What if we shed these roles ? Let go of all these descriptions of who we are how how we function ? Imagine the many interesting roles we could play in our life, if we weren’t attached to holding on tightly to certain specific roles. The fear we face is more about losing who we imagine we are. than anything else, Let go of all that !

Don’t take yourself so seriously. Relax! Life is good, as long you let it flow through you. When being told a hard truth, take it at face value. Take a hard took at yourself, but don’t be hard on yourself. Be gracious enough to accept the reality of it, and learn from it.

Adopt an adventurous perceptive,  What if we tried that, what if we listened to an advice,  that is different from our perspective or different from our character sketch of how things should be, what if we dint believe that our identity was at stake? Hw different would our life be then?

We might surprise ourselves by discovering new parts of ourselves. Honestly, i do not think we will ever get rid of roles in our lives. As we will keep stepping into new roles, we also let of old ones. And the best way check if we are on the right track it to ask ourselves, is this role helping me step into who I am, do I feel empowered by this role, then go ahead and hold on to it.

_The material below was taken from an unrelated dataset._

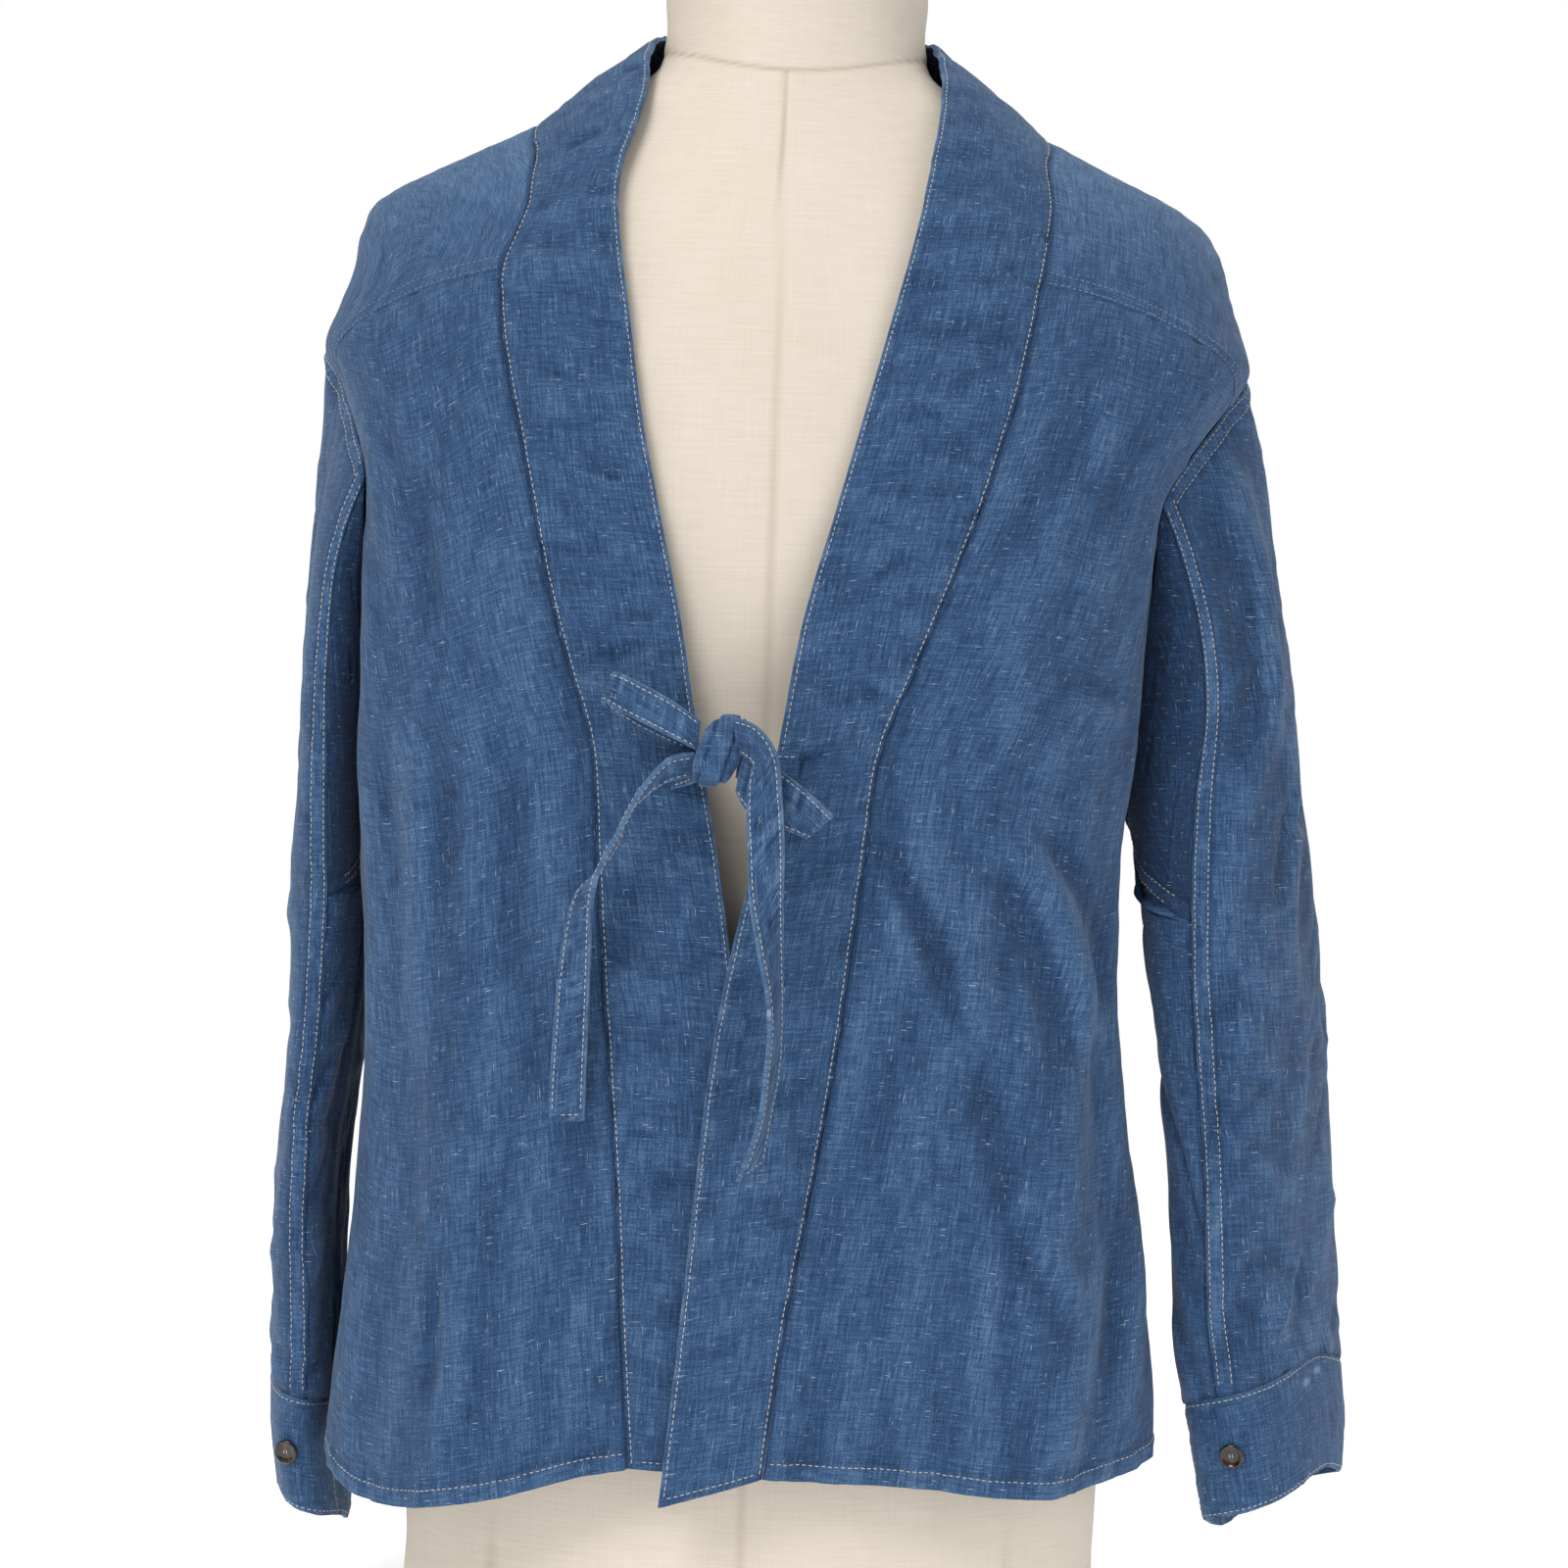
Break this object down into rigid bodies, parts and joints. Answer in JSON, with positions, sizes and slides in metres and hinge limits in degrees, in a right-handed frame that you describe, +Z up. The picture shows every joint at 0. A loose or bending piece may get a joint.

You are here for a reason.

Let’s other views in, especially the ones that are radically different from our own. Try them on for size. Who knows we might even like it. If not, we might discover something new.Try out different perspectives  of looking at things. GROW,  EXPLORE … LIVE !

Sheena Yusuf

Its Okay not to be Okayb

Controlling Emotions” is a strong word as far as I perceive it. Emotions

We as human beings are emotional beings. We feel fear, anger, sad, joy, disgust etc

We cannot change or control our emotions. We can learn how to be with emotions, learn be at peace with them, how to release and manage emotions, but we cannot control them.

Yet, we grow up with the notion that we are supposed to control and suppress our emotions. We are called too silly or too emotional if we show our emotions. Hence over times it has become second nature for us the control our emotions.

In fact if we learn to pay attention to them and notice our emotions, they will help us dig deeper and understand as to what beliefs of our past experiences are causing these emotions.

For example – when feel anger and let it take over us or act on it, we are bound to create damage. Some of us are so consumed by anger but we don’t express it.

But if we can be with our anger and notice it, we will see that we are probably feeling angry because of our inability to express our feelings. We feel vulnerable doing so, and are also afraid that it might not be received well, hence shut ourselves from doing deeper. We stay at the surface level of emotion.

We either act on the emotion or create damage on the outside or we suppress and control our emotions to the point that in the end we lose it or explode. Either way both have unfavorable consequences.

Being with the emotion or managing the emotions is merely about being present with our emotions. So its just the basic principle of being in the “NOW” – staying present and not letting our thoughts drift the emotions away

The key is to the notice how we are feeling and also using our body to do so and not our head. Our “Head” comes up with logics, reason, plans, strategies and solutions and distract us from what we are feeling.

Our head – take us to the past by analyzing or to the future by planning hat to do next.

So, if we are feeling an emotion, and we want to stop our head from going on a wild ride with it, we can keep bringing it back to our body.

We can ask our self– how do I know I am feeling this emotion ?(for example, anger) There is some sensation in the body and is giving us the message that feeling that emotion of anger, like feeling hot in the ears, or like a raging fire in the chest, or like a feeling like the chest is going to explode. Staying with this feeling and exploring this though our body will help us process the anger better.

Explore the feeling in your body, till we reach a point where we don’t feel that emotion anymore or till that body sensation feels different. And then unconsciously solutions and answers come to us.

This is not easy at first, and it helps to have a coach guide us though this in the beginning, because we naturally try to distract ourselves from uncomfortable feeling. But over time, it gets easier, and helps us to process our emotions easier.